Azia Azia - 1 month ago 23
Python Question

Approximate pattern matching?

I am trying to write code for Approximate Pattern Matching which is as below:

def HammingDistance(p, q):
d = 0
for p, q in zip(p, q): # your code here
if p!= q:
d += 1
return d
Pattern = "ATTCTGGA"
Text = "CGCCCGAATCCAGAACGCATTCCCATATTTCGGGACCACTGGCCTCCACGGTACGGACGTCAATCAAAT"
d = 3
def ApproximatePatternMatching(Pattern, Text, d):
positions = [] # initializing list of positions
for i in range(len(Text) - len(Pattern)+1):
if Pattern == Text[i:i+len(Pattern)]:
positions.append(i)# your code here
return positions
print (ApproximatePatternMatching(Pattern, Text, d))


I keep getting the following error:
Failed test #3. You may be failing to account for patterns starting at the first index of text.

Test Dataset:

GAGCGCTGG
GAGCGCTGGGTTAACTCGCTACTTCCCGACGAGCGCTGTGGCGCAAATTGGCGATGAAACTGCAGAGAGAACTGGTCATCCAACTGAATTCTCCCCGCTATCGCATTTTGATGCGCGCCGCGTCGATT
2


Your output:

['[]', '0']


Correct output:

['0', '30', '66']


Can not figure out what I am doing wrong as I am trying to learn python so don't have any idea about programming. Need help?

Answer

I'm unsure why you're getting an empty list as one of your outputs - when I run your code above I only get [0] as the print out.

Specifically, your code at present only checks for an exact character substring match, without using the hamming distance definition you also included.

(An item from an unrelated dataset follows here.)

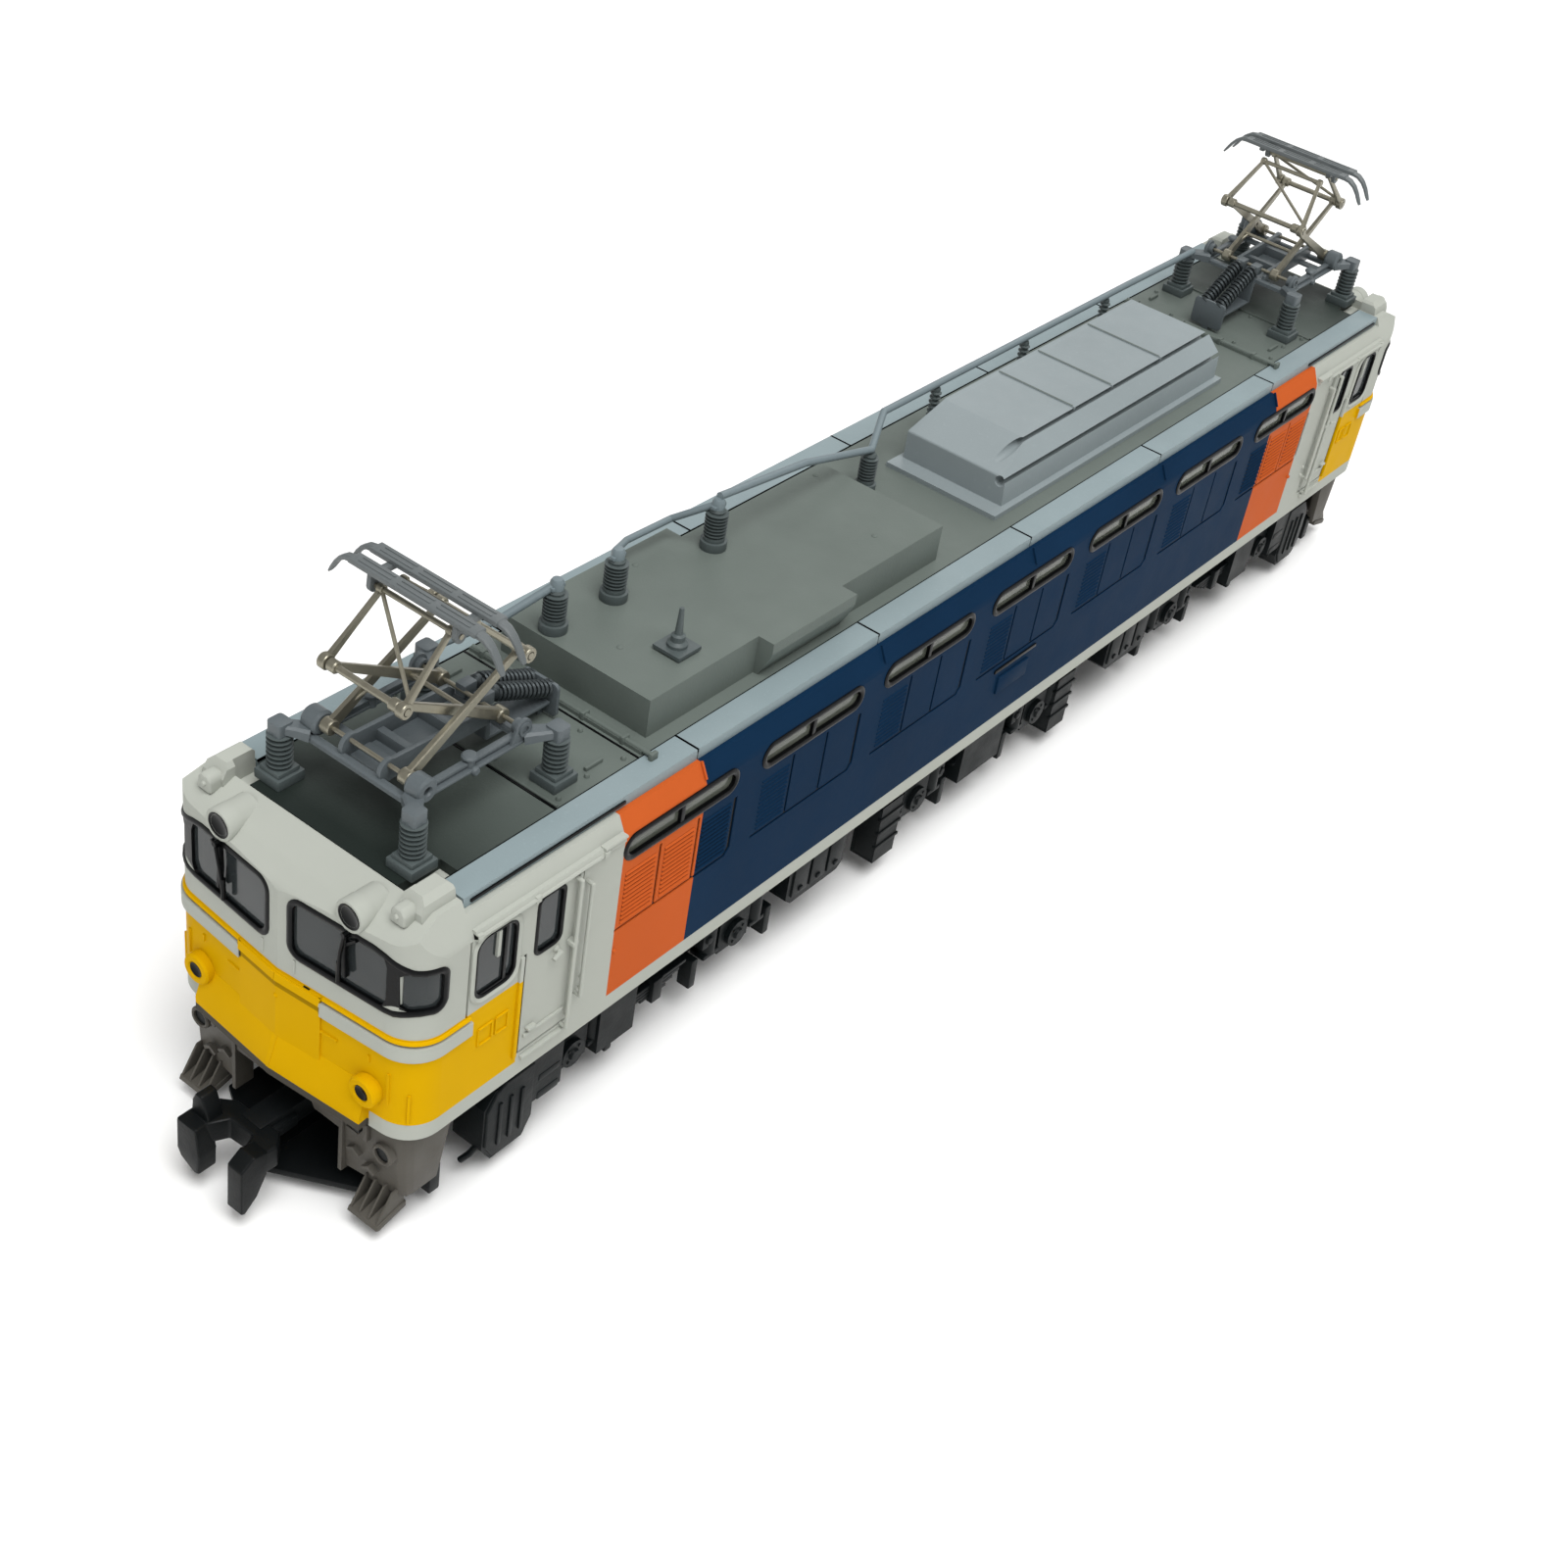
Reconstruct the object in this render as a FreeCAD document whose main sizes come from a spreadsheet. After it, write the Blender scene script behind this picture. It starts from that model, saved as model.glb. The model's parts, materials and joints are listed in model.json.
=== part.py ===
import FreeCAD, Part
import math
import os

import Sketcher

# Model electric locomotive, N scale (1:150), 9 mm gauge, on three two-axle bogies.
# Millimetres. +X is forward, +Y is left, +Z is up. The origin is on the surface that the wheel
# flanges stand on, at the middle of the locomotive.

DRIVING_SIZES = {
    # body shell
    "noseReach": 58.05,        # front face at the centre line, from the middle of the locomotive
    "noseSweep": 0.85,         # how far the front face falls back at the body side
    "noseRadius": 2.2,         # vertical corner between front face and side
    "lipReach": 58.69,         # bottom lip of the front face at the centre line
    "bodyHalfWidth": 9.4,
    "floorHeight": 7.9,        # bottom edge of the shell
    "shoulderHeight": 20.8,    # top of the flat side
    "browHeight": 20.95,       # top of the upright front face
    "roofHeight": 22.77,
    "recessHeight": 22.1,      # seat of the roof panel and side strips
    "wallThickness": 1.0,
    "roofFront": 55.2,         # where the cab brow meets the roof
    "stripInner": 6.75,
    "stripOuter": 8.45,
    "stripReach": 53.5,
    # windows and side panels
    "windowPitch": 12.25,
    "windowLength": 9.7,
    "windowLow": 19.1,
    "windowHigh": 20.6,
    "bayLow": 14.15,
    "bayHigh": 18.6,
    "bayPanel": 3.35,
    # running gear
    "bogieSpacing": 35.33,     # middle bogie to outer bogie
    "wheelbaseHalf": 7.67,
    "axleHeight": 4.63,
    "treadRadius": 3.73,
    "flangeRadius": 4.63,
    "backToBackHalf": 3.7,
    "axleRadius": 0.75,
    "runningGap": 0.05,
    "sideFrameInner": 6.5,
    # drive
    "motorHeight": 14.33,
    "shaftRadius": 0.75,
    "motorRadius": 4.7,
    "flywheelRadius": 4.5,
    "gearModule": 0.4,
    "wormGearTeeth": 26,
    "axleGearTeeth": 15,
    "wormTipRadius": 1.95,
    # pantograph
    "pantographCentre": 48.3,
    "basePivotHalf": 3.7,      # lower arm pivots, from the pantograph's centre
    "basePivotHeight": 26.6,
    "kneeHalf": 4.1,
    "kneeHeight": 30.95,
    "headPivotHalf": 0.7,
    "headPivotHeight": 34.04,
    "stripTop": 35.1,
}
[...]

The following should return the result you expect:

Pattern = "GAGCGCTGG"
Text = "GAGCGCTGGGTTAACTCGCTACTTCCCGACGAGCGCTGTGGCGCAAATTGGCGATGAAACTGCAGAGAGAACTGGTCATCCAACTGAATTCTCCCCGCTATCGCATTTTGATGCGCGCCGCGTCGATT"
d = 3

def HammingDistance(p, q):
    d = 0
    for p, q in zip(p, q): # your code here
        if p!= q:
            d += 1
    return d

def ApproximatePatternMatching(Pattern, Text, d):
    positions = [] # initializing list of positions
    for i in range(len(Text) - len(Pattern)+1):
        # and using distance < d, rather than exact matching
        if HammingDistance(Pattern, Text[i:i+len(Pattern)]) < d:
            positions.append(i)
    return positions

print (ApproximatePatternMatching(Pattern, Text, d))